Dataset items
#####

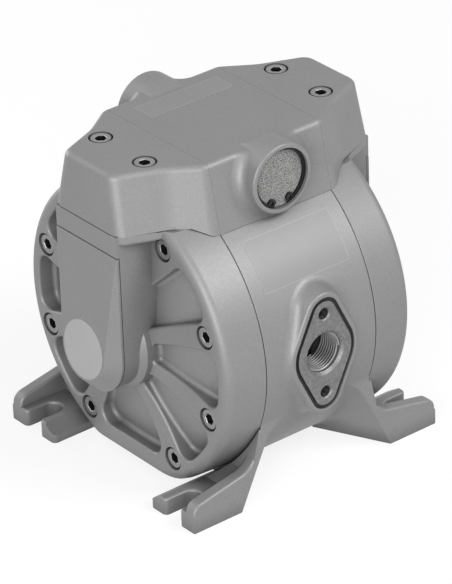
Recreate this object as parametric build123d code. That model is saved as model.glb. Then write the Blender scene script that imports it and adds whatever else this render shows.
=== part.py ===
from build123d import *
import math
import os

os.makedirs("parts", exist_ok=True)

# An air operated double diaphragm pump. X is the pump axis, the front port faces -Y, +Z is up.
# The origin is on the foot plane, centred between the four feet. All lengths are millimetres.

# Drum: centre casing and the two covers
AXIS_Z = 86.2            # height of the pump axis above the foot plane
CASING_R = 92.0          # outer radius of the drum at the seams
SEAM_X = 39.85           # half the width of the centre casing
FACE_X = 67.4            # outer face of a cover's rim
COVER_TAPER = 1.4        # how much smaller the cover's radius is near its face
COVER_EDGE_R = 6.0       # rounding of the rim's outer edge
DRUM_FLAT_Z = 5.3        # flat underside of the drum
CASING_SEAT_Z = 159.6    # flat on top of the centre casing
COVER_SEAT_Z = 165.5     # flat on top of each cover
REACH = 3 * CASING_R     # half the size of the blocks that cut flats and ends
SEAM_CHAMFER = 0.5

# Cover screws
SCREW_PCR = 77.2         # radius of the circle of screws
SCREW_ANGLES = (29.3, 70.0, 109.7, 149.8)   # from the vertical, on both sides
SCREW_R = 4.0            # M8
HEAD_R = 6.5
HEAD_H = 8.0
HEX_AF = 6.0
HEX_DEPTH = 4.5
COUNTERBORE_R = 7.1
HEAD_SINK = 2.1          # how far a head lies below the face around it
HOLE_CLEARANCE = 0.4     # around a screw's shank
SCREW_GRIP = 14.0        # length of shank in the piece below
HEAD_CHAMFER = 0.5

# Ribs and pockets on a cover
HUB_R = 30.5             # stepped hub round the pump axis
HUB_X = 75.5             # face of the hub's step
HUB_CONE_X = 79.2        # where the bevel behind the step meets the boss
HUB_CONE_INSET = 0.2     # the bevel ends this far inside the boss
RIM_W = 10.0             # plain rim outside the pockets
POCKET_OUT_R = CASING_R - RIM_W
RIB_IN = 4.6             # half width of a rib at the hub
RIB_OUT = 9.0            # half width of a rib at the rim
RIB_HUB_X = 72.6         # the ribs rise from the rim's face to this height at the hub
RIB_RISE_R = 66.0        # radius where they start to rise
DOME_X_IN = 66.6         # height of the domed floor at the hub
DOME_X_MID = 62.0
DOME_MID_R = 57.0
DOME_X_OUT = 51.5        # height of the domed floor at the rim
DOME_IN_R = HUB_R - 4.0   # the dome and the ribs run on under the hub
RIB_TOP_R = HUB_R - 2.0
RIB_OVERRUN = 3.0
POCKET_CORNER_OUT = 8.0
POCKET_CORNER_IN = 2.5
POCKET_EDGE_R = 1.8
POCKET_ROOT_R = 2.5      # rounding between floor and walls
POCKET_FLOOR_Z = 15.0    # the lowest pocket stops here
WEB_LOW = (22.7, 36.1)   # lower edge of the web beside the duct boss, in (y, z) about the axis
WEB_HIGH = (58.8, 69.7)

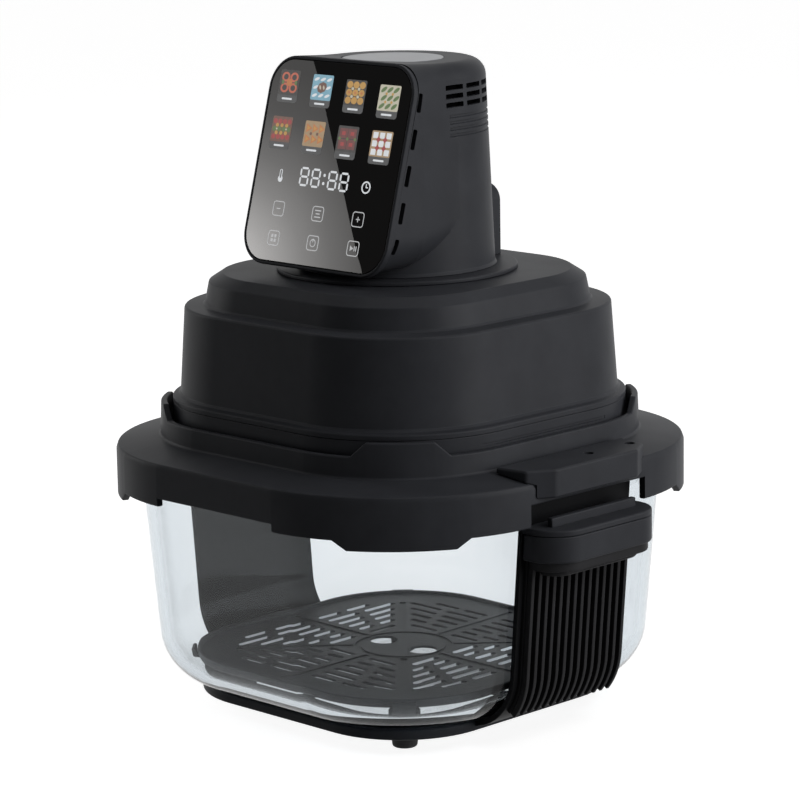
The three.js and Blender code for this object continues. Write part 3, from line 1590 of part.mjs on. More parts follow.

#####

■ WHAT IS BEING ASKED
Extract every line from the records above that contains the word "object".

■ CORRECT RESPONSE
Recreate this object as parametric build123d code. That model is saved as model.glb. Then write the Blender scene script that imports it and adds whatever else this render shows.
The three.js and Blender code for this object continues. Write part 3, from line 1590 of part.mjs on. More parts follow.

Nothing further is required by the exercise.